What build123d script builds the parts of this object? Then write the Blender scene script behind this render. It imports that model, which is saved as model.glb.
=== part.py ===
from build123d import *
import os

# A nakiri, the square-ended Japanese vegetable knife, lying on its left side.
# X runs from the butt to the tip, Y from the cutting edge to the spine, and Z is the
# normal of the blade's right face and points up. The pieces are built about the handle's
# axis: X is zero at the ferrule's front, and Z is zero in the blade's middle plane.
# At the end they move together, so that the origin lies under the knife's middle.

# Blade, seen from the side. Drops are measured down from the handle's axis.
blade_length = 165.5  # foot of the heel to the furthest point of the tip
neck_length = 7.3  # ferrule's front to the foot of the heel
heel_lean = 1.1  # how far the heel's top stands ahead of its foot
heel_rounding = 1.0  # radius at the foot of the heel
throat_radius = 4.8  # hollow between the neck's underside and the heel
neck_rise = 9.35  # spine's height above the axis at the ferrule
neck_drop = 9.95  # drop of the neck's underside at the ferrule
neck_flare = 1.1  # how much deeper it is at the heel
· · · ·
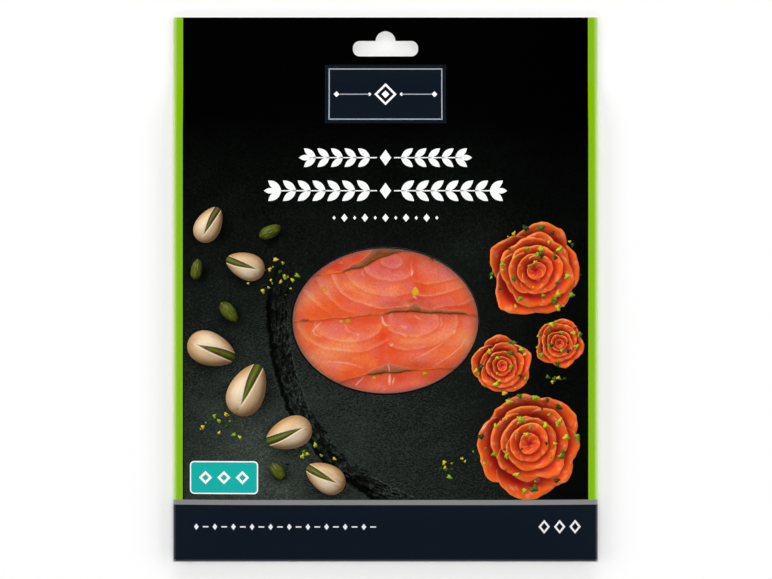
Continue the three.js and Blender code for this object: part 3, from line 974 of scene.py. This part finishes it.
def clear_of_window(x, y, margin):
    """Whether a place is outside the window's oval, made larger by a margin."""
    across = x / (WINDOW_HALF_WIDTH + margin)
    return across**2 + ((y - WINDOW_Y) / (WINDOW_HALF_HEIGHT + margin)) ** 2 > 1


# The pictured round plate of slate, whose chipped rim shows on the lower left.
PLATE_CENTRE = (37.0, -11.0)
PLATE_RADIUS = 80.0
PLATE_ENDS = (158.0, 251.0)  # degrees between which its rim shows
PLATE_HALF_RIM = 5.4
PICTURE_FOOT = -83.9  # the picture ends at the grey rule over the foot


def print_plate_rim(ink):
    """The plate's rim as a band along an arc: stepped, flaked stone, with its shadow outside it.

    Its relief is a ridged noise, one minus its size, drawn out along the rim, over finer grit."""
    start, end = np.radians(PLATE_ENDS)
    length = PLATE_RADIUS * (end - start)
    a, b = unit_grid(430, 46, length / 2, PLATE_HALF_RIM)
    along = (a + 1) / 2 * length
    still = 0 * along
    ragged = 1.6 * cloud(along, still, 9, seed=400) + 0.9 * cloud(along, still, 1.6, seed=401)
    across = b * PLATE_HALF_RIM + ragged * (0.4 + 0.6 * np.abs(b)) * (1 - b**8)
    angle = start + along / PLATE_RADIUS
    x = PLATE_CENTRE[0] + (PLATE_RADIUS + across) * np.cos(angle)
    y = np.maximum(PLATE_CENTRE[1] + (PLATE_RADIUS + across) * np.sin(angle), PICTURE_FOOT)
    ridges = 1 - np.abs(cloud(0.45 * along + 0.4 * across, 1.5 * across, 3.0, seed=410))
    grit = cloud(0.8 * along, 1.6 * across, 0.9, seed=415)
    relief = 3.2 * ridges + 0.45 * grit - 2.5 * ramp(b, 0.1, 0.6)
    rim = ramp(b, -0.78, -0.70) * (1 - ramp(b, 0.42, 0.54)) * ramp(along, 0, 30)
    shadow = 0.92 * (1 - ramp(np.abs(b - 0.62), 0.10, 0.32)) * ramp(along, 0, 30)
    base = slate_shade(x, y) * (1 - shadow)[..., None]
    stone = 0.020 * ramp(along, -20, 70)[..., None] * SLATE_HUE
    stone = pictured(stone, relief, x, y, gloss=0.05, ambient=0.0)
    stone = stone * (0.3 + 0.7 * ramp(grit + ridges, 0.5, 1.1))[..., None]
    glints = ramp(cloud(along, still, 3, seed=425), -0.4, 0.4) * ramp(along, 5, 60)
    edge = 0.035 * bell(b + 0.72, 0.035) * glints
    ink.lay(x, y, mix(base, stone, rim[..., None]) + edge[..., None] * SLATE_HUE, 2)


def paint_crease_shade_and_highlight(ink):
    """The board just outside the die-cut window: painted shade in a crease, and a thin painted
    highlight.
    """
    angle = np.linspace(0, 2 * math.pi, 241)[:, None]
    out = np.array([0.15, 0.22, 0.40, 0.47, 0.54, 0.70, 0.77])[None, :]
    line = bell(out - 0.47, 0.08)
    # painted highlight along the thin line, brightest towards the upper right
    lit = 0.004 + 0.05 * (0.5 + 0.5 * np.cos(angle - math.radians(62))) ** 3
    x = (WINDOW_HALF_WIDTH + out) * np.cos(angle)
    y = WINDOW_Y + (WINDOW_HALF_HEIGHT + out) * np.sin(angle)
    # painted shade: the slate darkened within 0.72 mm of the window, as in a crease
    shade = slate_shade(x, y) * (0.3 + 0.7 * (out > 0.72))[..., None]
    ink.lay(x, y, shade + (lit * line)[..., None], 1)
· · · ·
**What the task requires**:
Exactly as written, quote the lines from the one that has "Continue the three.js" down to the one that has "return across**2 +", and include both.

**Reply**:
Continue the three.js and Blender code for this object: part 3, from line 974 of scene.py. This part finishes it.
def clear_of_window(x, y, margin):
    """Whether a place is outside the window's oval, made larger by a margin."""
    across = x / (WINDOW_HALF_WIDTH + margin)
    return across**2 + ((y - WINDOW_Y) / (WINDOW_HALF_HEIGHT + margin)) ** 2 > 1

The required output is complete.